May 14, 2026 — More than 800 researchers and conservationists gathered in Colombo, Sri Lanka’s capital, from May 4-8 for Sharks International, the world’s largest shark conference.

Presenters shared research and insights on the global trade in sharks, the plight of rays, and a range of conservation measures, including rewilding initiatives, improving marine protected area effectiveness, and the bolstering of monitoring and enforcement systems to protect threatened species.

Overfishing has halved shark and ray populations since 1970. Today, more than a third of species are threatened with extinction.

Meat trade comes into focus

Scientists from around the world debuted new research on the trade in shark and ray meat, a major driver of fishing pressure.

For years, the meat trade flew under the radar as attention centered on fins, pound for pound the most valuable part of the shark.
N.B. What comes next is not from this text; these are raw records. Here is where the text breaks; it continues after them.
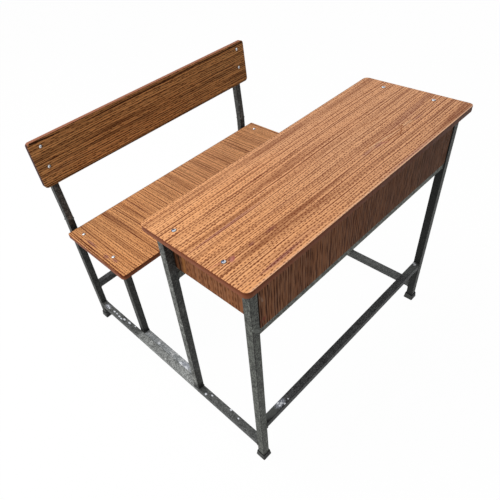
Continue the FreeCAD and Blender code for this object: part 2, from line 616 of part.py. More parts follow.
# Hidden screws: up through the shelf rails into the wood, and out through the side panels.
POINTING_UP = FreeCAD.Rotation(X_LINE, 180)
ALONG_RAIL = (("X_Axis", len(THREE_PLACES), "2 * %s" % RAIL_SCREW_PITCH),)
for label, line_depth in (("front_panel_screws", FRONT_SCREW_LINE),
                          ("shelf_screws", "desk_depth - tube_side / 2")):
    fastener_group(label, POINTING_UP, ("-" + RAIL_SCREW_PITCH, line_depth, "shelf_rail_top - tube_side"),
                   screw_outline("(tube_side + screw_bite)"), ALONG_RAIL)
for side, sign in SIDES:
    turn = FreeCAD.Rotation(Y_LINE, 90 if side == "left" else -90)
    fastener_group("panel_screws_" + side, turn,
                   ("%s * %s" % (sign, SHELF_HALF), PANEL_SCREWS[0], PANEL_SCREW_HEIGHT),
                   screw_outline("(panel_thick + panel_screw_reach)"),
                   (("Y_Axis", len(THREE_PLACES), "2 * %s" % PANEL_SCREW_PITCH),))

# ---------------------------------------------------------------- check every object, then write
doc.recompute()
for thing in doc.Objects:
    if "Invalid" in thing.State or "Error" in thing.State:
        raise RuntimeError("%s failed to compute" % thing.Label)
for piece in pieces:
    if piece.Shape.isNull() or not piece.Shape.isValid() or not piece.Shape.Solids:
        raise RuntimeError("%s has no valid shape" % piece.Label)

os.makedirs("parts", exist_ok=True)
for piece in pieces:
    piece.Shape.exportStep("parts/%s.step" % piece.Label)
    print("%-24s %d solid(s), %9.0f cubic mm" % (piece.Label, len(piece.Shape.Solids), piece.Shape.Volume))
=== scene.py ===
import math
import bpy
from mathutils import Matrix, Vector


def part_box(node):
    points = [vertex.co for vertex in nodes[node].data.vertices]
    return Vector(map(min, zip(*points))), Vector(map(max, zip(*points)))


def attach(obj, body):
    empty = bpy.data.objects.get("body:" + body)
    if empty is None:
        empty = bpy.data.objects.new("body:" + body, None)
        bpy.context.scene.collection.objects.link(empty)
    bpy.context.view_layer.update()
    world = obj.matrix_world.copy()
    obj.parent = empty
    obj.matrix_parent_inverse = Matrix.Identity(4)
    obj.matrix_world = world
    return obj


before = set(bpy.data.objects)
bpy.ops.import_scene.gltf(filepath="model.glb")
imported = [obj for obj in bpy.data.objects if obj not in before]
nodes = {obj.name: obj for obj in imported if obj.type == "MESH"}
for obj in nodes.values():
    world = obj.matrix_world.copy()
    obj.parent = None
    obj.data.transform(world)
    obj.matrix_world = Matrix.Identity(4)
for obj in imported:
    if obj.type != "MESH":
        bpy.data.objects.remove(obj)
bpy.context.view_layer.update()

# ---------------------------------------------------------------- the welded frame
# Square steel tube, cut to length, welded into two end frames and joined by rails across. It is brushed
# with a thin dark grey paint that mottles like hammered paint, and shoes and floors have worn it through
# to bright metal on the low rails.


class Wire:
    """A value inside a material. Arithmetic on it adds Math nodes."""

    def __init__(self, finish, socket):
        self.finish = finish
        self.socket = socket

    def sum(self, operation, *values):
        return self.finish.node("ShaderNodeMath", {"operation": operation}, dict(enumerate(values)))

    def __add__(self, other):
        return self.sum("ADD", self, other)

    def __sub__(self, other):
        return self.sum("SUBTRACT", self, other)

    def __rsub__(self, other):
        return self.sum("SUBTRACT", other, self)

    def __mul__(self, other):
        return self.sum("MULTIPLY", self, other)

    def __truediv__(self, other):
        return self.sum("DIVIDE", self, other)

    def __abs__(self):
        return self.sum("ABSOLUTE", self)

    def over(self, other):
        return self.sum("MAXIMUM", self, other)

    def root(self):
        return self.sum("SQRT", self)

    def whole(self):
        return self.sum("FLOOR", self)

    def step(self, low, high):
        """0 below low and 1 above high, with a smooth change between them."""
        return self.finish.node("ShaderNodeMapRange", {"interpolation_type": "SMOOTHSTEP"},
                                {"Value": self, "From Min": low, "From Max": high})

    def line(self, sharpness):
        """1 where this value is a half, falling to 0 on both sides: a thin contour line."""
        return self.finish.node("ShaderNodeClamp", {}, {0: 1.0 - abs(self - 0.5) * sharpness})

    __radd__ = __add__
    __rmul__ = __mul__


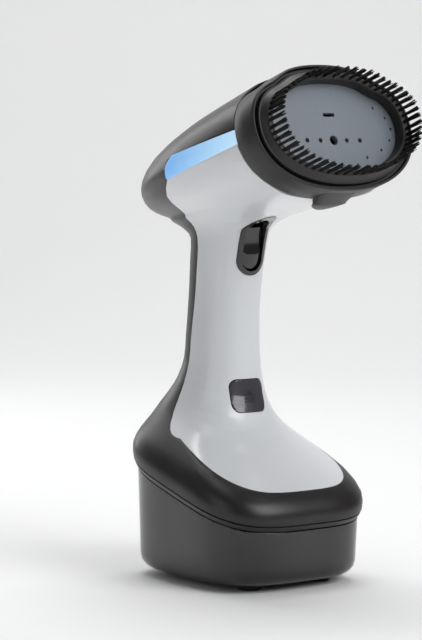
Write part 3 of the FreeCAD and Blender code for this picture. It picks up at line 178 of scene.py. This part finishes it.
def smoked_polycarbonate(name, tint):
    """Smoked polycarbonate, moulded and polished: a dark clear wall with sharp reflections and faint flow marks."""
    material, tree, place = blank(name)
    flow = add(tree, "ShaderNodeTexNoise", {"Scale": per_metre(18), "Detail": 2.0, "Distortion": 0.6},
               {"Vector": place})
    colour = add(tree, "ShaderNodeMix", {MIX_A: opaque(shade(tint, 0.85)), MIX_B: opaque(shade(tint, 1.15))},
                 {0: flow.outputs["Fac"]}, data_type="RGBA")
    relief = add(tree, "ShaderNodeBump", {"Strength": 0.03, "Distance": 0.0004}, {"Height": flow.outputs["Fac"]})
    shader = add(tree, "ShaderNodeBsdfPrincipled",
                 {"Roughness": 0.09, "IOR": 1.58, "Transmission Weight": 0.8, "Coat Weight": 0.15},
                 {"Base Color": colour.outputs[MIX_RESULT], "Normal": relief.outputs["Normal"]})
    add(tree, "ShaderNodeOutputMaterial", links={"Surface": shader.outputs[0]})
    return material


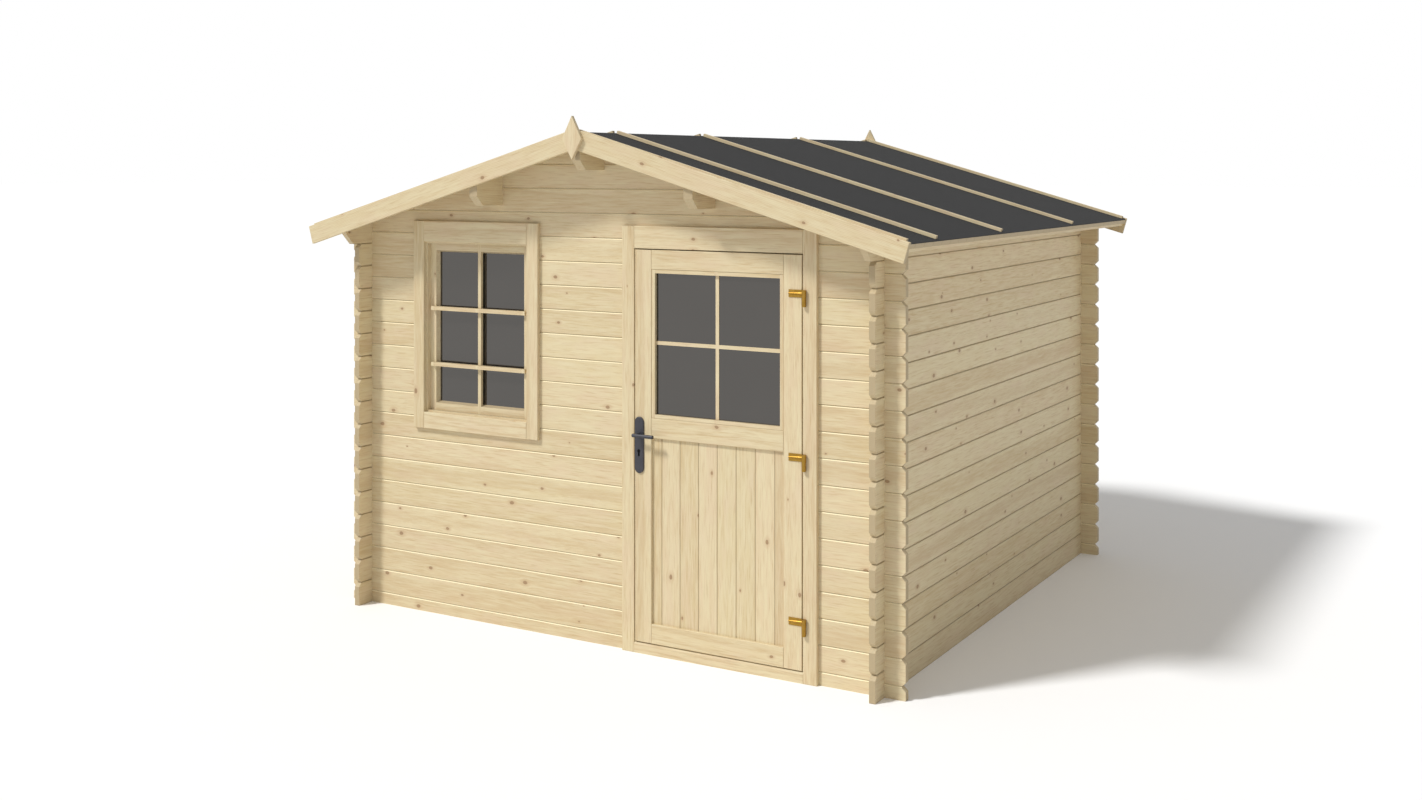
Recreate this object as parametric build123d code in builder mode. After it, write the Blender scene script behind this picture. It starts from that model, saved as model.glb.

But overall, the meat trade is actually worth more, valued at $2.6 billion from 2012-2019, versus $1.5 billion for the fin trade, according to a 2021 WWF report.

Researchers from Dalhousie University in Canada shared preliminary findings from a big-data project aimed at understanding which species of sharks and rays, collectively known as elasmobranchs, are being landed and where they are traded.

These dynamics have largely eluded researchers, as the commodity codes governing the trade allow shipments to be labeled merely as “shark” or “ray.” Moreover, only 29% of shark and ray landing data that countries share with the Food and Agriculture Organization of the United Nations is reported to species level, according to the researchers.

The Dalhousie project, “Uncovering the Global Shark Meat Trade,” plans to publish species-level estimates for landings and trade flows by country in an upcoming paper for Science, now under peer review.

Among the more surprising findings: the U.S. is a major ray exporter; South Korea is the largest elasmobranch importer on the strength of its appetite for skates, a type of ray; and India, Indonesia and Mexico are the largest apparent consumers of elasmobranch meat.

The paper will also indicate which countries are underreporting landings, according to project leader Aaron MacNeil.

“More than 50% of the underreporting of species that happens to FAO happens just with five countries … Nigeria, Japan, Indonesia, China and Argentina,” MacNeil said during a talk at the conference.